In the listing that follows, the range to quote begins at the line that has "Reconstruct the object" and ends after the line that has "stands on z = 0."; quote it verbatim and add nothing.

Data>
------------------------------------------------------------------------
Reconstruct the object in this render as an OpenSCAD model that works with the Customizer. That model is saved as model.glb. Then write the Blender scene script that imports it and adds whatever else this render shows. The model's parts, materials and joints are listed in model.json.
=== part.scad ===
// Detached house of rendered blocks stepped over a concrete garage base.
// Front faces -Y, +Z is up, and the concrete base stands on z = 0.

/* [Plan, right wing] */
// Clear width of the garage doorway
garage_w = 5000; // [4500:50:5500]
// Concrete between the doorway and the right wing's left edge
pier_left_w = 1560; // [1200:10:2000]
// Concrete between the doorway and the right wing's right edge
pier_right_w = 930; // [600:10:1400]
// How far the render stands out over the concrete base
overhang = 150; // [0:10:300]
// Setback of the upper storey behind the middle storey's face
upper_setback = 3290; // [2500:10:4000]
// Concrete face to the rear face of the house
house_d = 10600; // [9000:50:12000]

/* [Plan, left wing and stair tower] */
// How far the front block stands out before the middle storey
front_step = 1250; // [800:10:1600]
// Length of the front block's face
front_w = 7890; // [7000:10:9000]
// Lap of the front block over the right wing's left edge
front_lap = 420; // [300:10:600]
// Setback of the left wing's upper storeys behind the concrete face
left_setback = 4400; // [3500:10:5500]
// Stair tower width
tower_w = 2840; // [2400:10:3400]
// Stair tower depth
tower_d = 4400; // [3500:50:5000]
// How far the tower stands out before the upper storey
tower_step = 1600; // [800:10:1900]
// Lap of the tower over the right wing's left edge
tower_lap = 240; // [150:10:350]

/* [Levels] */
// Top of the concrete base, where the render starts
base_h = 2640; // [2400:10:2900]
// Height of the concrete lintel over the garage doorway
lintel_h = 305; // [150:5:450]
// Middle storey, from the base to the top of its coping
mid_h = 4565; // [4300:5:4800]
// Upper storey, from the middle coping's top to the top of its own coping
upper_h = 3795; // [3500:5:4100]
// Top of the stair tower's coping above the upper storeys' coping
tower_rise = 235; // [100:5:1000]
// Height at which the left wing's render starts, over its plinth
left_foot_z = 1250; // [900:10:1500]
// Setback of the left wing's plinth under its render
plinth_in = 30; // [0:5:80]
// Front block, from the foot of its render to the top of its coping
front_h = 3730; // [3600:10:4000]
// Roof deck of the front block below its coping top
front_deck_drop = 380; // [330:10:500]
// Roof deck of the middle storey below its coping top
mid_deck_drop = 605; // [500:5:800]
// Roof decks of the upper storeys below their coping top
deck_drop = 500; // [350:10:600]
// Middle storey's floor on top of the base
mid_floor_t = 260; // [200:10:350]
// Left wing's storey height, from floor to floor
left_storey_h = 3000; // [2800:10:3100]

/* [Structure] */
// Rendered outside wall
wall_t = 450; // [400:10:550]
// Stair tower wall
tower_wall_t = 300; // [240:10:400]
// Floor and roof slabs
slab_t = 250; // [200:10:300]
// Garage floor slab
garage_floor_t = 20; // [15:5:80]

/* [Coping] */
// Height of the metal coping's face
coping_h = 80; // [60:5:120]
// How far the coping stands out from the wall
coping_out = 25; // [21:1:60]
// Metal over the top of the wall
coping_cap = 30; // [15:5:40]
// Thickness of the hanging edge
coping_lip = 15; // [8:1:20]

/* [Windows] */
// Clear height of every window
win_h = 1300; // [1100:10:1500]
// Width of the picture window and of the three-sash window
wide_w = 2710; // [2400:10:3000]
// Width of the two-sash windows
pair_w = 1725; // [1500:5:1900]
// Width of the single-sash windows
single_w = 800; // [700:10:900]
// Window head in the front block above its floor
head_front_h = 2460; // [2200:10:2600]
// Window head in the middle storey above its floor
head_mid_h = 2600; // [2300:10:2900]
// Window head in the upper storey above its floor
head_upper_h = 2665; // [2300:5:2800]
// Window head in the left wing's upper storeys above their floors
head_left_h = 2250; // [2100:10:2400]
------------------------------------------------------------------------
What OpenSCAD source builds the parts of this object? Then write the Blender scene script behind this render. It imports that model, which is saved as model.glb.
------------------------------------------------------------------------
Completed task>
Reconstruct the object in this render as an OpenSCAD model that works with the Customizer. That model is saved as model.glb. Then write the Blender scene script that imports it and adds whatever else this render shows. The model's parts, materials and joints are listed in model.json.
=== part.scad ===
// Detached house of rendered blocks stepped over a concrete garage base.
// Front faces -Y, +Z is up, and the concrete base stands on z = 0.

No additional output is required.